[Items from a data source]
----------------------------------------

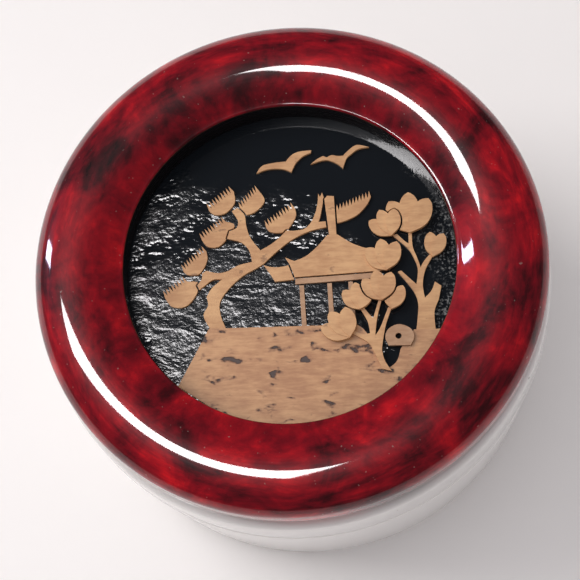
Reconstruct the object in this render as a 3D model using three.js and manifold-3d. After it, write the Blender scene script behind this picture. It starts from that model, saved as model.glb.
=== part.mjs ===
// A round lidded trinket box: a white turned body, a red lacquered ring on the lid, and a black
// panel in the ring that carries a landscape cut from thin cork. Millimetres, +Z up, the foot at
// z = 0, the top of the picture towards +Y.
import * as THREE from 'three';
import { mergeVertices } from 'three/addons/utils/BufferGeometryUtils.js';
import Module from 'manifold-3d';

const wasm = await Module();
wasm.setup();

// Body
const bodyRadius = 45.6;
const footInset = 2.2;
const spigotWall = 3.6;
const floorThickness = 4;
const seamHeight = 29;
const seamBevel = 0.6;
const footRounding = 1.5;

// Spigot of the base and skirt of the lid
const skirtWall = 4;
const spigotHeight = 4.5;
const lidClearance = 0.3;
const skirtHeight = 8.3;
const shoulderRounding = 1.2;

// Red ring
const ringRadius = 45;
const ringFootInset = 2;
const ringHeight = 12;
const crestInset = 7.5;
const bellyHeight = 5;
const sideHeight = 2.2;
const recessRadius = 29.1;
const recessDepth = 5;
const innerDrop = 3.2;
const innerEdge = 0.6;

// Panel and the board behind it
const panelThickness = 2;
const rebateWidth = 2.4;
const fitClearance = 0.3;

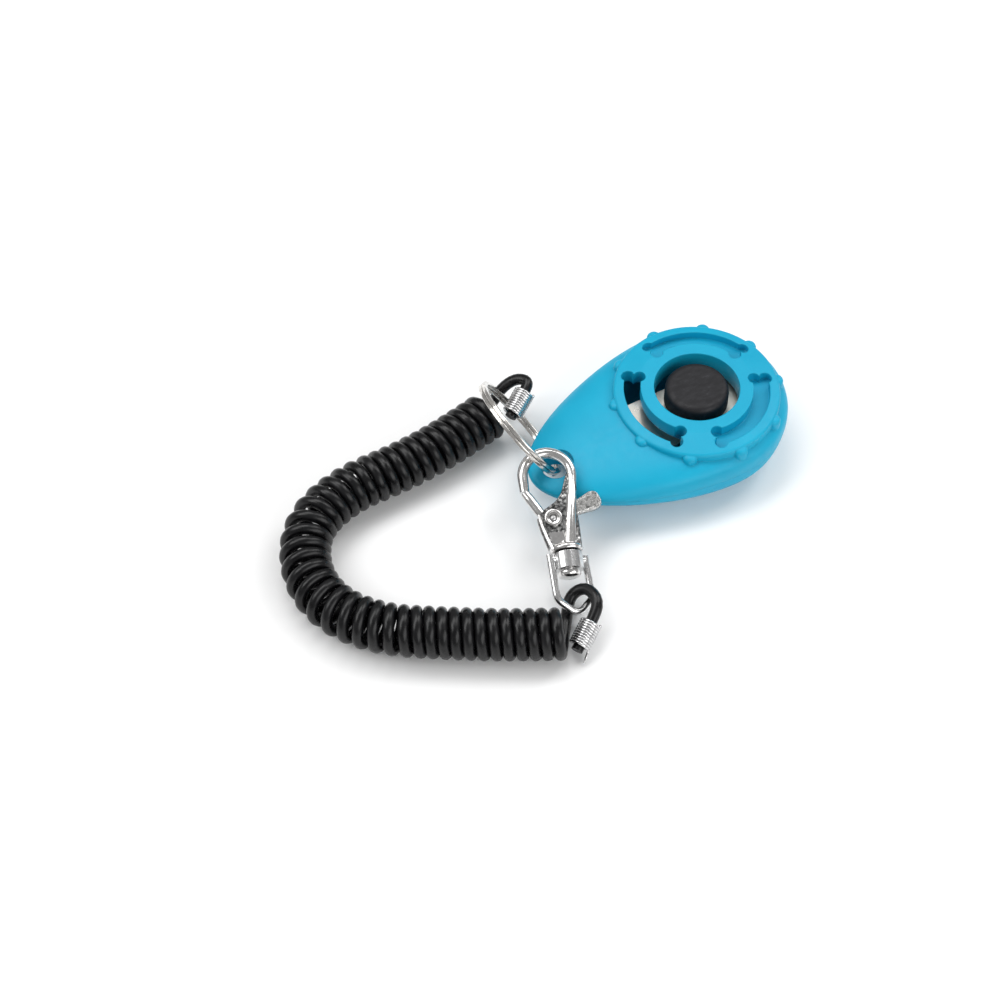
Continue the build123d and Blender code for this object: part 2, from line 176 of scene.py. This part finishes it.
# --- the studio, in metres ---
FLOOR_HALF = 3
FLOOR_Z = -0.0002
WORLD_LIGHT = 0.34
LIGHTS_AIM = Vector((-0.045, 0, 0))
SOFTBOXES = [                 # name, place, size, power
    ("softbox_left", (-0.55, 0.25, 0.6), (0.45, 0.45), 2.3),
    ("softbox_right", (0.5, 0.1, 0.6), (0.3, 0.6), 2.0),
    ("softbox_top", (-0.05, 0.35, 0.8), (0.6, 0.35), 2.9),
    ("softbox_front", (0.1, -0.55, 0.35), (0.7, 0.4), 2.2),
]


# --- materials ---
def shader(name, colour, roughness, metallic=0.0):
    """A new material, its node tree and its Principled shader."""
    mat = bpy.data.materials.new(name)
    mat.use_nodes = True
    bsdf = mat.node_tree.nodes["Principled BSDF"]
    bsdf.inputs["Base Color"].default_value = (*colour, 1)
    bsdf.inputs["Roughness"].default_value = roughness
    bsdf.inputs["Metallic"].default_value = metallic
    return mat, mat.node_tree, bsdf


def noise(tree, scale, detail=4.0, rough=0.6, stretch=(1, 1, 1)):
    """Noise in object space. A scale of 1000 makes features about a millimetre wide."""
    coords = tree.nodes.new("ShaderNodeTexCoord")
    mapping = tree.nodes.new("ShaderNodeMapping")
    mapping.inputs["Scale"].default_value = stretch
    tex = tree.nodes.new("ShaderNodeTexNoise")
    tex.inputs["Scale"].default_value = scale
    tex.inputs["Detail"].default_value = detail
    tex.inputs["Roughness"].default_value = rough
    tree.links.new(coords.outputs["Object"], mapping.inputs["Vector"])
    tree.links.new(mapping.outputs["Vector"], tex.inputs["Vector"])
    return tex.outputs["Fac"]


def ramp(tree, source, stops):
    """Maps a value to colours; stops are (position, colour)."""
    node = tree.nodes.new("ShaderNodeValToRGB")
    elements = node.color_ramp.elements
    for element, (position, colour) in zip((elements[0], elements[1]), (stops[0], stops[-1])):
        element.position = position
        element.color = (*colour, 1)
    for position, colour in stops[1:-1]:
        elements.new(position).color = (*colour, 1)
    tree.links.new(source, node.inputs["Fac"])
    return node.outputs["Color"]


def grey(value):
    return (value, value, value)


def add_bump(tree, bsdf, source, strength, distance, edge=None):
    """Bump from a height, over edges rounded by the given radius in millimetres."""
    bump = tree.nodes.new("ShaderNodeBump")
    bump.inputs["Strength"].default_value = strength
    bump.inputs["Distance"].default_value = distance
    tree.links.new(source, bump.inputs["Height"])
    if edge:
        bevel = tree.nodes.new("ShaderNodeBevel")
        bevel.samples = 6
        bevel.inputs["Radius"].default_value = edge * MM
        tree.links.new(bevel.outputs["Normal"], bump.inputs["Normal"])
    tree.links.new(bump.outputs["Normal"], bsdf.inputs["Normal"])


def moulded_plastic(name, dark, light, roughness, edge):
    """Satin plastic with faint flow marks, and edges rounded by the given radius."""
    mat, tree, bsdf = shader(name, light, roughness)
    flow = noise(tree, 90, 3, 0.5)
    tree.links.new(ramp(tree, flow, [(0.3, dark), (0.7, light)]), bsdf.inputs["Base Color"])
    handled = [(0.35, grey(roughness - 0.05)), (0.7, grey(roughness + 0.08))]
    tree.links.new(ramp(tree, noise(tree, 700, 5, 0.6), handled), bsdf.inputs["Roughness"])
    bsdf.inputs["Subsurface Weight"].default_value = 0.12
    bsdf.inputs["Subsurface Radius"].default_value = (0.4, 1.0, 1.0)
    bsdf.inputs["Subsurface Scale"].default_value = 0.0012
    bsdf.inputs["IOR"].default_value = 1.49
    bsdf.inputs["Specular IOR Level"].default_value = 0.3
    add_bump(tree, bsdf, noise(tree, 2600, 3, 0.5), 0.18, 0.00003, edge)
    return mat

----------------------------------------

● What the task requires:
Leave out every line without the string "that" and copy the rest.

● Response to this task:
Reconstruct the object in this render as a 3D model using three.js and manifold-3d. After it, write the Blender scene script behind this picture. It starts from that model, saved as model.glb.
// panel in the ring that carries a landscape cut from thin cork. Millimetres, +Z up, the foot at